WHAT IS EXPECTED »
Return, unaltered, every line from the beginning of the material below up to and including the one with "const eyeletSides = 12;".

COLLECTED MATERIAL »
>> begin
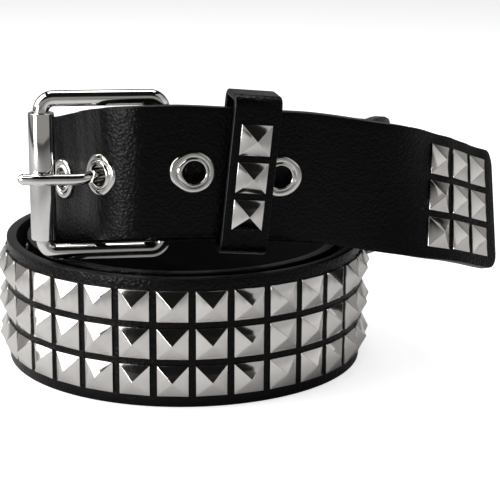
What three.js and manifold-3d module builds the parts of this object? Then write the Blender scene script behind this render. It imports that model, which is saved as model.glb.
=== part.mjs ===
import * as THREE from "three";
import { mergeVertices } from "three/addons/utils/BufferGeometryUtils.js";
import Module from "manifold-3d";

// A studded leather belt, buckled and rolled up so that it stands on the lower edge of its strap.
// Lengths are in millimetres and +Z is up. The coil's axis is upright, its front faces -Y,
// and the strap runs counter-clockwise seen from above, with its studs on the outside.

const wasm = await Module();
wasm.setup();

// Gap between pieces that touch, and the play of a sliding fit
const fitGap = 0.3;
const slideGap = 0.5;

// Strap
const strapWidth = 38;
const strapThickness = 3;
const coilRadius = 57;
const tipCorner = 5;
const plainStep = 5;
const eyeletStep = 2.1;

// Pyramid studs
const studSide = 9.05;
const studPitch = 11.05;
const studRows = 3;
const studSkirt = 0.6;
const studRise = 2.4;
const bareAtBuckle = 72;
const bareAtEyelets = 6;
const tipMargin = 6.5;
const tipColumns = 3;

// Eyelets
const eyeletCount = 5;
const eyeletPitch = 25.4;
const eyeletHole = 6.6;
const eyeletRim = 12.4;
const eyeletBackRim = 11.2;
const eyeletFront = 1.0;
const eyeletBack = 0.5;
const eyeletBarrel = 0.5;
const eyeletSides = 12;

// Buckle: a wire frame, a roller on its far bar and a prong on its heel bar
const wireDiameter = 4.7;
const wireSides = 10;
const heelToRoller = 34.8;
const frameCorner = 3.7;
const frameGap = 1.25;
const buckleTurn = -5.5;
const rimGap = 0.55;
const rollerDiameter = 7.5;
const rollerPlay = 0.5;
const prongDiameter = 3;
const prongReach = 7;
const prongTilt = 28;
const slotGap = 0.7;

// Fold of the strap round the heel bar, and its two rivets
const foldLength = 13;
const foldTaper = 7.2;
const rivetAlong = 9.8;
const rivetHead = 5;
const rivetShank = 3;
const rivetHeadHeight = 0.5;

// Keeper loop
const keeperWidth = 14;
const keeperThickness = 2;
const keeperEndGap = 2.5;
const keeperCorner = 3;
const keeperLean = -0.6;
const keeperTurn = 1014;

// Route of the strap's lower outer edge. A row's radius is its reach as a share of the coil's
// radius, plus the studded layers and plain plies that it lies outside of. Its height is its
// lift as a share of the strap's width, plus its share over of the rise into the buckle. Its lean
// tips the strap's upper edge inwards, in degrees.
const studHeight = studSkirt + studRise;
const layerPitch = strapThickness + studHeight + slideGap;
const plyPitch = strapThickness + fitGap + eyeletBack + slideGap;
const buckleRise = rimGap + wireDiameter + frameGap;
const prongTurn = 960.6;
const frontTurn = 266.6;
const turnStep = 1.5;
const route = [
  { turn: -97.5, reach: 0.686, layers: 0, plies: 0, lift: 1, over: 1, lean: 0 },
  { turn: -91, reach: 0.661, layers: 0, plies: 0, lift: 1, over: 1, lean: 0 },
  { turn: -80, reach: 0.645, layers: 0, plies: 0, lift: 1, over: 0.97, lean: 0 },
  { turn: -68, reach: 0.656, layers: 0, plies: 0, lift: 1, over: 0.9, lean: -2 },
  { turn: -53, reach: 0.717, layers: 0, plies: 0, lift: 1, over: 0.78, lean: -3 },
  { turn: -43, reach: 0.814, layers: 0, plies: 0, lift: 1, over: 0.66, lean: -2 },
  { turn: -34, reach: 0.903, layers: 0, plies: 0, lift: 1, over: 0.48, lean: 0 },
  { turn: -26, reach: 0.977, layers: 0, plies: 0, lift: 1, over: 0.28, lean: 0 },
  { turn: -18.5, reach: 0.914, layers: 1, plies: 0, lift: 1, over: 0.1, lean: 0 },
  { turn: -11, reach: 0.95, layers: 1, plies: 0, lift: 1, over: 0.05, lean: 0 },
  { turn: -3, reach: 0.977, layers: 1, plies: 0, lift: 0.921, over: 0, lean: 0 },
  { turn: 8, reach: 0.998, layers: 1, plies: 0, lift: 0.776, over: 0, lean: 0 },
  { turn: 20, reach: 1.007, layers: 1, plies: 0, lift: 0.645, over: 0, lean: 0 },
  { turn: 45, reach: 1, layers: 1, plies: 0, lift: 0.342, over: 0, lean: 0 },
  { turn: 90, reach: 0.985, layers: 1, plies: 0, lift: 0.084, over: 0, lean: 0 },
  { turn: 130, reach: 0.94, layers: 1, plies: 0, lift: 0, over: 0, lean: 0 },
  { turn: 180, reach: 0.98, layers: 0, plies: 0, lift: 0, over: 0, lean: 0 },
  { turn: 270, reach: 1.005, layers: 0, plies: 0, lift: 0, over: 0, lean: 0 },
  { turn: 360, reach: 0.98, layers: 0, plies: 0, lift: 0, over: 0, lean: 0 },
  { turn: 440, reach: 0.985, layers: 0, plies: 0, lift: 0, over: 0, lean: 0 },
  { turn: 490, reach: 0.94, layers: 0, plies: 0, lift: 0, over: 0, lean: 0 },
  { turn: 540, reach: 0.98, layers: -1, plies: 0, lift: 0, over: 0, lean: 0 },
  { turn: 630, reach: 1.005, layers: -1, plies: 0, lift: 0, over: 0, lean: 0 },
  { turn: 720, reach: 0.98, layers: -1, plies: 0, lift: 0, over: 0, lean: 0 },
  { turn: 765, reach: 0.985, layers: -1, plies: 0, lift: 0.1, over: 0, lean: 0 },
  { turn: 810, reach: 0.966, layers: -1, plies: 0, lift: 0.37, over: 0, lean: 0 },
  { turn: 855, reach: 0.915, layers: -1, plies: 0, lift: 0.71, over: 0, lean: 0 },
  { turn: 885, reach: 0.861, layers: -1, plies: 0, lift: 0.88, over: 0, lean: 0 },
  { turn: 900, reach: 0.728, layers: 0, plies: 0, lift: 0.947, over: 0, lean: 0 },
  { turn: 915, reach: 0.709, layers: 0, plies: 0, lift: 1, over: 0, lean: 0 },
  { turn: 930, reach: 0.679, layers: 0, plies: 0, lift: 1, over: 0.31, lean: 0 },
  { turn: 942, reach: 0.703, layers: 0, plies: 0, lift: 1, over: 0.63, lean: 0 },
  { turn: 950.5, reach: 0.738, layers: 0, plies: 0.2, lift: 1, over: 0.88, lean: 1 },
  { turn: 958, reach: 0.768, layers: 0, plies: 0.4, lift: 1, over: 1.08, lean: 3 },
  { turn: 963, reach: 0.768, layers: 0, plies: 0.6, lift: 1, over: 1.18, lean: 3 },
  { turn: 968, reach: 0.757, layers: 0, plies: 0.8, lift: 1, over: 1.28, lean: 2 },
  { turn: 974, reach: 0.736, layers: 0, plies: 0.9, lift: 1, over: 1.34, lean: 1 },
  { turn: 979, reach: 0.702, layers: 0, plies: 1, lift: 1, over: 1.37, lean: 0 },
  { turn: 985, reach: 0.677, layers: 0, plies: 1, lift: 1, over: 1.37, lean: 0 },
  { turn: 990, reach: 0.6605, layers: 0, plies: 1, lift: 1, over: 1.34, lean: 0 },
  { turn: 1000, reach: 0.643, layers: 0, plies: 1.09, lift: 1, over: 1.26, lean: 0 },
  { turn: 1010, reach: 0.651, layers: 0, plies: 1, lift: 1, over: 1.17, lean: -2 },
  { turn: 1024, reach: 0.703, layers: 0, plies: 1.1, lift: 1, over: 1.03, lean: -3 },
  { turn: 1033.5, reach: 0.781, layers: 0, plies: 1.2, lift: 1, over: 0.91, lean: -3 },
  { turn: 1041, reach: 0.891, layers: 0, plies: 1.3, lift: 1, over: 0.68, lean: -2 },
  { turn: 1047, reach: 1.025, layers: 0, plies: 1.3, lift: 1, over: 0.4, lean: 1 },
  { turn: 1052.5, reach: 1.16, layers: 0, plies: 1.3, lift: 1, over: 0.11, lean: 8 },
  { turn: 1058, reach: 1.279, layers: 0, plies: 1.3, lift: 0.966, over: 0, lean: 14 },
  { turn: 1063.5, reach: 1.385, layers: 0, plies: 1.3, lift: 0.908, over: 0, lean: 15 },
  { turn: 1068.5, reach: 1.47, layers: 0, plies: 1.3, lift: 0.84, over: 0, lean: 15 },
  { turn: 1073.5, reach: 1.563, layers: 0, plies: 1.3, lift: 0.76, over: 0, lean: 15 },
  { turn: 1077, reach: 1.646, layers: 0, plies: 1.3, lift: 0.7, over: 0, lean: 15 },
].map((row) => ({
  turn: row.turn,
  radius: row.reach * coilRadius + row.layers * layerPitch + row.plies * plyPitch,
  height: row.lift * strapWidth + row.over * buckleRise,
  lean: row.lean,
}));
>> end
FULL ANSWER »
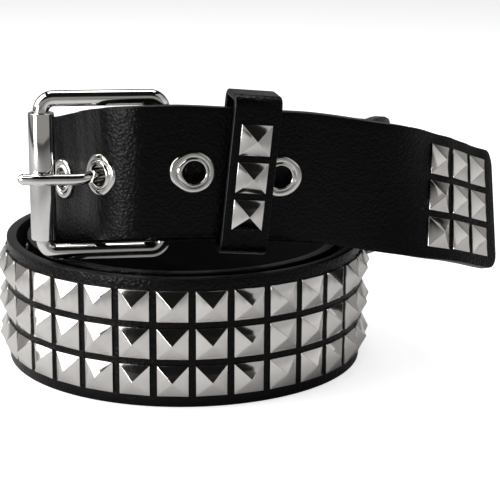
What three.js and manifold-3d module builds the parts of this object? Then write the Blender scene script behind this render. It imports that model, which is saved as model.glb.
=== part.mjs ===
import * as THREE from "three";
import { mergeVertices } from "three/addons/utils/BufferGeometryUtils.js";
import Module from "manifold-3d";

// A studded leather belt, buckled and rolled up so that it stands on the lower edge of its strap.
// Lengths are in millimetres and +Z is up. The coil's axis is upright, its front faces -Y,
// and the strap runs counter-clockwise seen from above, with its studs on the outside.

const wasm = await Module();
wasm.setup();

// Gap between pieces that touch, and the play of a sliding fit
const fitGap = 0.3;
const slideGap = 0.5;

// Strap
const strapWidth = 38;
const strapThickness = 3;
const coilRadius = 57;
const tipCorner = 5;
const plainStep = 5;
const eyeletStep = 2.1;

// Pyramid studs
const studSide = 9.05;
const studPitch = 11.05;
const studRows = 3;
const studSkirt = 0.6;
const studRise = 2.4;
const bareAtBuckle = 72;
const bareAtEyelets = 6;
const tipMargin = 6.5;
const tipColumns = 3;

// Eyelets
const eyeletCount = 5;
const eyeletPitch = 25.4;
const eyeletHole = 6.6;
const eyeletRim = 12.4;
const eyeletBackRim = 11.2;
const eyeletFront = 1.0;
const eyeletBack = 0.5;
const eyeletBarrel = 0.5;
const eyeletSides = 12;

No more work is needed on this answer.